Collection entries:
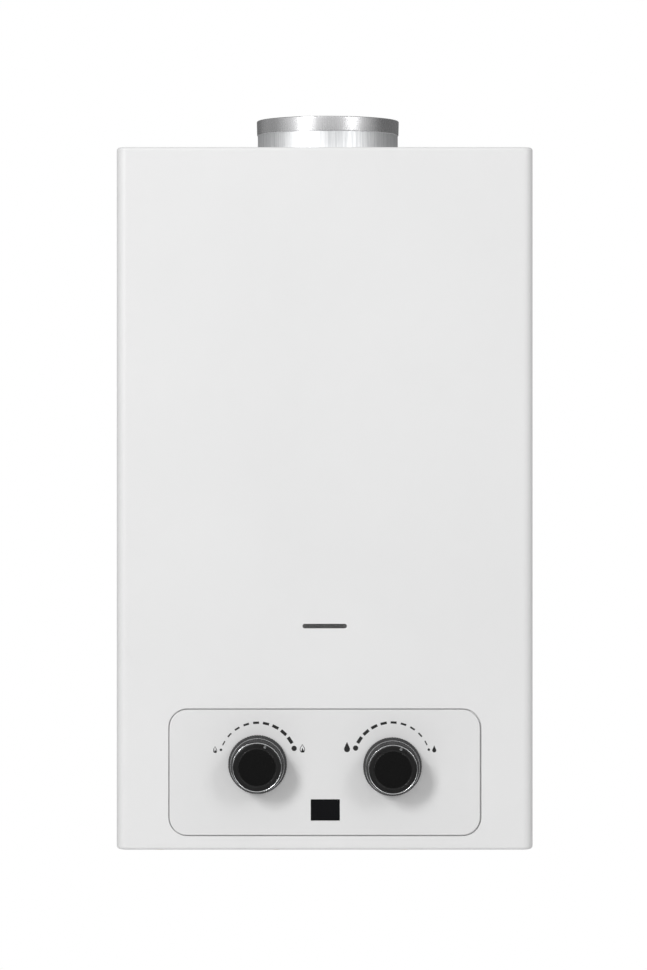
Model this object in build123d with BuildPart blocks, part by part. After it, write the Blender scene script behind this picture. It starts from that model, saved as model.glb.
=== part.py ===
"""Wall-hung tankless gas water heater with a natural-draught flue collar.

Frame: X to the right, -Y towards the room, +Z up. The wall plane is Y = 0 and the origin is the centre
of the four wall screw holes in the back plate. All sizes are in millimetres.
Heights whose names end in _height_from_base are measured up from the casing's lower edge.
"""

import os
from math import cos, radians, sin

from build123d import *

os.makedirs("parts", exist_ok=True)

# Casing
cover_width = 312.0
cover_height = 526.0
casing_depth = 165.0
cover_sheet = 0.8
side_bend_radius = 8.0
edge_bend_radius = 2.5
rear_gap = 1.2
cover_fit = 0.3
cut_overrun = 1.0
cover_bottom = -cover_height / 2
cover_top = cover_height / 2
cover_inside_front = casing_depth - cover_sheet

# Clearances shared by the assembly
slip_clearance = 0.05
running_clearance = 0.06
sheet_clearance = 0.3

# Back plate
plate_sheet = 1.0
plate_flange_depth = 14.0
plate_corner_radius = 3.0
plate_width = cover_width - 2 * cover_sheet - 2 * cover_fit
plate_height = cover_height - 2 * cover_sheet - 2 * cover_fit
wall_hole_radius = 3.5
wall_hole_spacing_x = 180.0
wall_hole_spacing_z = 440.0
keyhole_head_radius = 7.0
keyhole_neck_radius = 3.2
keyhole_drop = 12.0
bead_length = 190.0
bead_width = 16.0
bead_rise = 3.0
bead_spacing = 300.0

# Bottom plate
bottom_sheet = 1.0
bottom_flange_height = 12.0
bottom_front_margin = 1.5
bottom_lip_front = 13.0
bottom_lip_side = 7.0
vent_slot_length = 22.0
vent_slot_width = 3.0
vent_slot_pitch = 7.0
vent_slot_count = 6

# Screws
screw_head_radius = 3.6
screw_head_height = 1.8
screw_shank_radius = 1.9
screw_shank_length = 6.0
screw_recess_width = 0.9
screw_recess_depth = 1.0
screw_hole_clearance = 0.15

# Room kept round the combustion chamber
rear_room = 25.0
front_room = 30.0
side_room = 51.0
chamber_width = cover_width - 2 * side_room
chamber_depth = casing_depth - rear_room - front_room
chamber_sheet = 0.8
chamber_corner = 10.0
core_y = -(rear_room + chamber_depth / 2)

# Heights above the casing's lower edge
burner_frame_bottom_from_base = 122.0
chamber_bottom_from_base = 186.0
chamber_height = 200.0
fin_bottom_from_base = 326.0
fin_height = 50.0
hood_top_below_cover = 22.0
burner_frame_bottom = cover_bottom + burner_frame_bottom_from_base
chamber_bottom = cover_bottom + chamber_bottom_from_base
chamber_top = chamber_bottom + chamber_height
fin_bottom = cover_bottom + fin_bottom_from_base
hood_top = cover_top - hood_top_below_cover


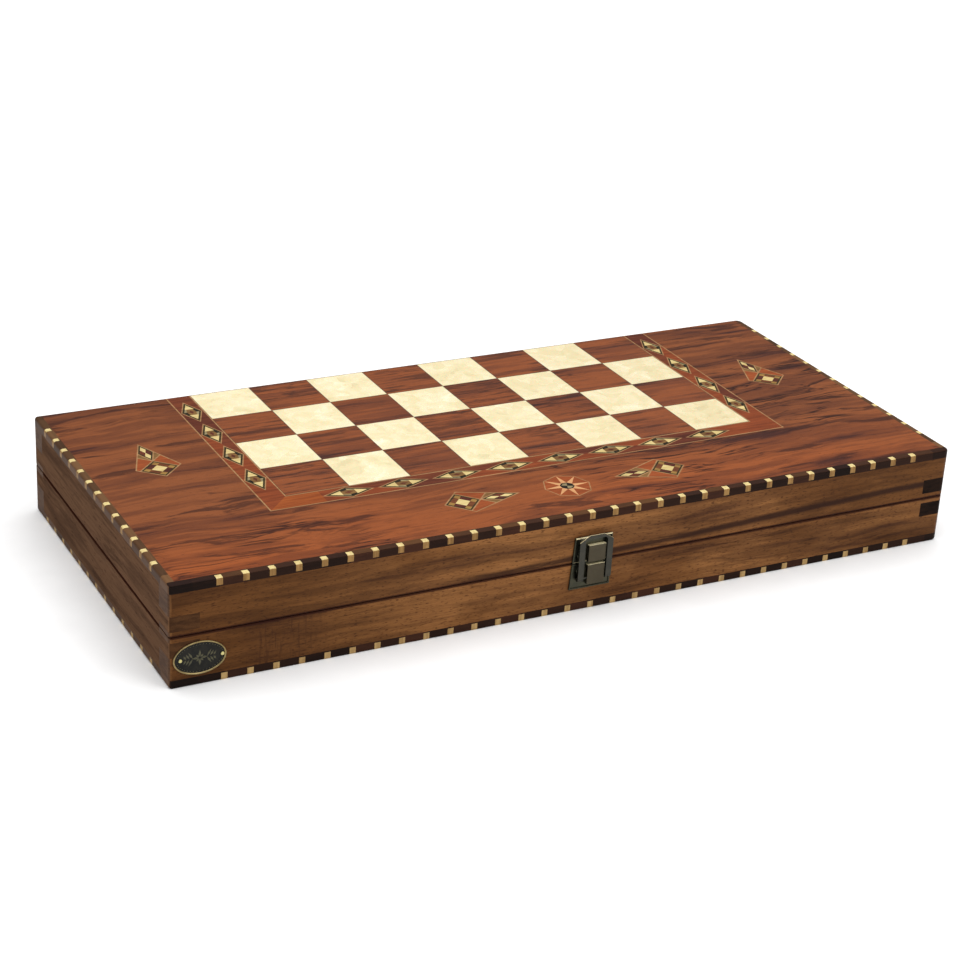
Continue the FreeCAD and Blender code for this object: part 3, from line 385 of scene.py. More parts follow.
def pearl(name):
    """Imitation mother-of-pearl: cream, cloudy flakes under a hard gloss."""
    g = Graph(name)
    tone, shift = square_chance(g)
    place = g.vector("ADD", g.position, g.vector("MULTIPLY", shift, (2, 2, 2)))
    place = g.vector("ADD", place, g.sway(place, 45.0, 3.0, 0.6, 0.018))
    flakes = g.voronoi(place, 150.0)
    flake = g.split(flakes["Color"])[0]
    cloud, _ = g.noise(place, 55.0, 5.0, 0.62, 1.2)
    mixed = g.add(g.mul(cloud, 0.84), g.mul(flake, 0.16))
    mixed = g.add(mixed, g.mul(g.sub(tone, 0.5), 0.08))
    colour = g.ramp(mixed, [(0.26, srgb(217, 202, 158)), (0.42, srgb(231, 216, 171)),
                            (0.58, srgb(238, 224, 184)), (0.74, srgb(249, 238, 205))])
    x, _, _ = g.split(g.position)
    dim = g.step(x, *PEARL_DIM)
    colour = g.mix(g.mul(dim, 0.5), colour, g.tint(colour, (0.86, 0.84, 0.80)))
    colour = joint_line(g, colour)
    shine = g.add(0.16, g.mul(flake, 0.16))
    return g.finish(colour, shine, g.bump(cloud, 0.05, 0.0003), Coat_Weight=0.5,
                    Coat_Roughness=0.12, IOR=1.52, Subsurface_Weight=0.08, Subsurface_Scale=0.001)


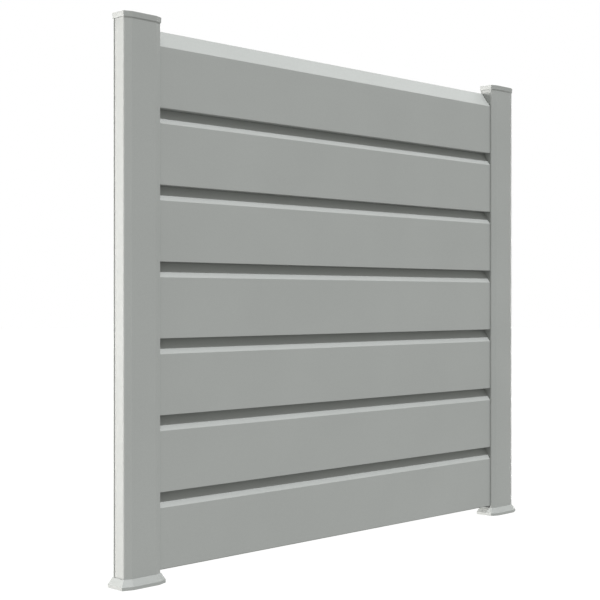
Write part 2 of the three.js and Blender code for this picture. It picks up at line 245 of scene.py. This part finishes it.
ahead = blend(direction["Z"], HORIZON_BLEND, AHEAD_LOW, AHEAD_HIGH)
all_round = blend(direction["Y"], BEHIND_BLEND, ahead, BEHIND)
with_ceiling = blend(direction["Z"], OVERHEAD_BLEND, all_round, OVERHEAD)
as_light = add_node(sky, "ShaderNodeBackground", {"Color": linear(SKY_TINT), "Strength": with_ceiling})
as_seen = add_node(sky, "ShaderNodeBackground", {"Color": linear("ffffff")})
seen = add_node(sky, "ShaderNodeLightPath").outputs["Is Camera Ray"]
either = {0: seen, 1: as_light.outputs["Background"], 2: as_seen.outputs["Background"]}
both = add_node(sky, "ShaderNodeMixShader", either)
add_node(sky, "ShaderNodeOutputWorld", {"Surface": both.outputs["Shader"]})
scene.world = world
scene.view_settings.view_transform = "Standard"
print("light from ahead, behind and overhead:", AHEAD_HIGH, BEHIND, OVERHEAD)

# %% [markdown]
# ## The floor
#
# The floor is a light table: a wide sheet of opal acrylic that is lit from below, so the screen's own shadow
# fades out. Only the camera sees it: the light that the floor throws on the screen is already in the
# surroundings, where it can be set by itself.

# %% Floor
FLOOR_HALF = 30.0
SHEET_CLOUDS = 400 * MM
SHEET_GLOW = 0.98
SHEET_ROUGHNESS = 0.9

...

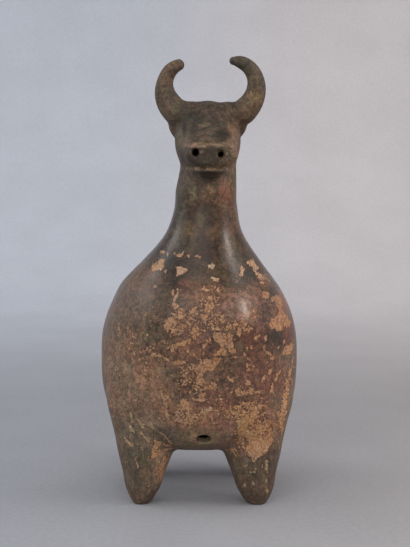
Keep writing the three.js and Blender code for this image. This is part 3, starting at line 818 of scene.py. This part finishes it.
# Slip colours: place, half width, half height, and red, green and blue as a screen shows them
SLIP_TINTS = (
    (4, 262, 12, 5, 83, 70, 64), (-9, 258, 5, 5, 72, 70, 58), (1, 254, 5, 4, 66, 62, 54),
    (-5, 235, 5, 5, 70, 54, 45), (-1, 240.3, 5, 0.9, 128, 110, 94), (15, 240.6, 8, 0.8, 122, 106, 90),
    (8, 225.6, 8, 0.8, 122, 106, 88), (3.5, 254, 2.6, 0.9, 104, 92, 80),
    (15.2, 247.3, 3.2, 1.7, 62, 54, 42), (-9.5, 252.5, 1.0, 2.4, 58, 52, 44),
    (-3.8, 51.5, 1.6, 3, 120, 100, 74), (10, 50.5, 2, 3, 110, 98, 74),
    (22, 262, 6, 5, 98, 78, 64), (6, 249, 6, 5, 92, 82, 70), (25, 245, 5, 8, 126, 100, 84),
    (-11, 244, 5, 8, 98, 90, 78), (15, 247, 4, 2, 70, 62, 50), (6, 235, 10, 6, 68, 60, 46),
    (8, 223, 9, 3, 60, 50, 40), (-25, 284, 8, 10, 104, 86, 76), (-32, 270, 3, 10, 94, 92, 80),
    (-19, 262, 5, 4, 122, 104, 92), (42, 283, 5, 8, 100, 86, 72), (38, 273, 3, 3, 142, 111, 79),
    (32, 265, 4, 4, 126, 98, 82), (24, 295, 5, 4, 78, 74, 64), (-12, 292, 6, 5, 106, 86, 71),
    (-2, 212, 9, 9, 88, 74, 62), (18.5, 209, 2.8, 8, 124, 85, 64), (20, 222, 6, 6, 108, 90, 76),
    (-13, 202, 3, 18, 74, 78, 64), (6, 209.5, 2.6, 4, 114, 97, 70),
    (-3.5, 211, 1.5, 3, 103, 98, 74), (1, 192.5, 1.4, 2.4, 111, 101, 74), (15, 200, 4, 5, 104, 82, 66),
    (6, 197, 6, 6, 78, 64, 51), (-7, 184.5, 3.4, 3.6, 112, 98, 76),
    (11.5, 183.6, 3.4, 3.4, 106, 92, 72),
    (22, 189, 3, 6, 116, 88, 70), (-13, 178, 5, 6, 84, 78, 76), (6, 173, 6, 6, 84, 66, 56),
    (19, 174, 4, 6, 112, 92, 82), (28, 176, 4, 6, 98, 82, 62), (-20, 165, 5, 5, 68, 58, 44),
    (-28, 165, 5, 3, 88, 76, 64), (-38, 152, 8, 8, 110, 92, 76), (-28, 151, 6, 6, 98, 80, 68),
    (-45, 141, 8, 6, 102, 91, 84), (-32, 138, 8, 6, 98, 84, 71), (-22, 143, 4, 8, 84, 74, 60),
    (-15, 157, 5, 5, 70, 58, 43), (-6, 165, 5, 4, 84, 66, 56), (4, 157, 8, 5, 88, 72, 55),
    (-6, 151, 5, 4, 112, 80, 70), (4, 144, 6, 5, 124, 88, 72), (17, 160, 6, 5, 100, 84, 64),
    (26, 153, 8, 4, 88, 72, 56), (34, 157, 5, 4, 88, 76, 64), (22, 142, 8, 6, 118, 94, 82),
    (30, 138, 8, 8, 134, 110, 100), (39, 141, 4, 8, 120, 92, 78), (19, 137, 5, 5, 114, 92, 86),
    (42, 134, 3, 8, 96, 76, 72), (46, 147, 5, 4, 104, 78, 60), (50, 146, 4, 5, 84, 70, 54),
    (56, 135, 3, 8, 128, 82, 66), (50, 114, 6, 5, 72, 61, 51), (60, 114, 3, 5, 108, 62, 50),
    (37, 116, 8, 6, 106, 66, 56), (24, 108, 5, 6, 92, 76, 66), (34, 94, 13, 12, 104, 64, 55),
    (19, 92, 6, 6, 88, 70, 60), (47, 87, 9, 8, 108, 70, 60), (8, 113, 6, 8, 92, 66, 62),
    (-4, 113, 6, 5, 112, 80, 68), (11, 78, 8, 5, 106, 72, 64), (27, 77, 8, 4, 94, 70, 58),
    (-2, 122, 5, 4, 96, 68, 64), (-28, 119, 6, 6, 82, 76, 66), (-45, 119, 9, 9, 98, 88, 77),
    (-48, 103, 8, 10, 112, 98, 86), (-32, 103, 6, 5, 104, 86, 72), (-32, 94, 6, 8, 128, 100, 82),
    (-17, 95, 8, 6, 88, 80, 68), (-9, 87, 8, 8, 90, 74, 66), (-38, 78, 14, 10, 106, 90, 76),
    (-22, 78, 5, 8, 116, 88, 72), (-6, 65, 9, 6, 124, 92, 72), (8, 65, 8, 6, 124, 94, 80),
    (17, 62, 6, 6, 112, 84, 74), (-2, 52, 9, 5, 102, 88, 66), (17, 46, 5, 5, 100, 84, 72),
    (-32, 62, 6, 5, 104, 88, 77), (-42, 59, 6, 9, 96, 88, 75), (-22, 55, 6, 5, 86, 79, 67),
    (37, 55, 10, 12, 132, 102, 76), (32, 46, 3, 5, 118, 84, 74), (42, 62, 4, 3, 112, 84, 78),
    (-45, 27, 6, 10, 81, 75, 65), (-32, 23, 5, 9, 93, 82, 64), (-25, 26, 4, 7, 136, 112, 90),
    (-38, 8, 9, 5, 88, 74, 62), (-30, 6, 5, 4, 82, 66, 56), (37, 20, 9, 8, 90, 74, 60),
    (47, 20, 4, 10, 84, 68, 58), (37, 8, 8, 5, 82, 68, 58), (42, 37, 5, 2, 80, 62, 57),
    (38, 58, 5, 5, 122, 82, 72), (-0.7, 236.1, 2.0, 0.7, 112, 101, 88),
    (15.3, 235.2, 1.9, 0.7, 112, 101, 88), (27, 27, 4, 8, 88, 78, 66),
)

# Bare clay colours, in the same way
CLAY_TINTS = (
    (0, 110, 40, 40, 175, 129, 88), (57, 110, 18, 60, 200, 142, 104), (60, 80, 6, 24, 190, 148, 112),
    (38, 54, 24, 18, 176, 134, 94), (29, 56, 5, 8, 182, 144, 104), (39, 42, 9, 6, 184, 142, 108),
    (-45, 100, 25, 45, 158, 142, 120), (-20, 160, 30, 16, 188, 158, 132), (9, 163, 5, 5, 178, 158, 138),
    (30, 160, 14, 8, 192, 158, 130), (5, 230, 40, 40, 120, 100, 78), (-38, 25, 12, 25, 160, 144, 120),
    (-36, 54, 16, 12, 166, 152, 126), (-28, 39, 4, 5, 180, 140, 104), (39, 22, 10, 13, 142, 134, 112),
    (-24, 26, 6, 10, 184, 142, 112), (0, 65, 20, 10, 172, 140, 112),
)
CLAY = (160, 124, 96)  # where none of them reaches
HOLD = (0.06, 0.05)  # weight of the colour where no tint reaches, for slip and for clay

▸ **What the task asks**
Everything from the line containing "Model this object" down to the line containing "from build123d import *" should be repeated exactly, with both end lines kept and no other lines added.

▸ **Expected answer**
Model this object in build123d with BuildPart blocks, part by part. After it, write the Blender scene script behind this picture. It starts from that model, saved as model.glb.
=== part.py ===
"""Wall-hung tankless gas water heater with a natural-draught flue collar.

Frame: X to the right, -Y towards the room, +Z up. The wall plane is Y = 0 and the origin is the centre
of the four wall screw holes in the back plate. All sizes are in millimetres.
Heights whose names end in _height_from_base are measured up from the casing's lower edge.
"""

import os
from math import cos, radians, sin

from build123d import *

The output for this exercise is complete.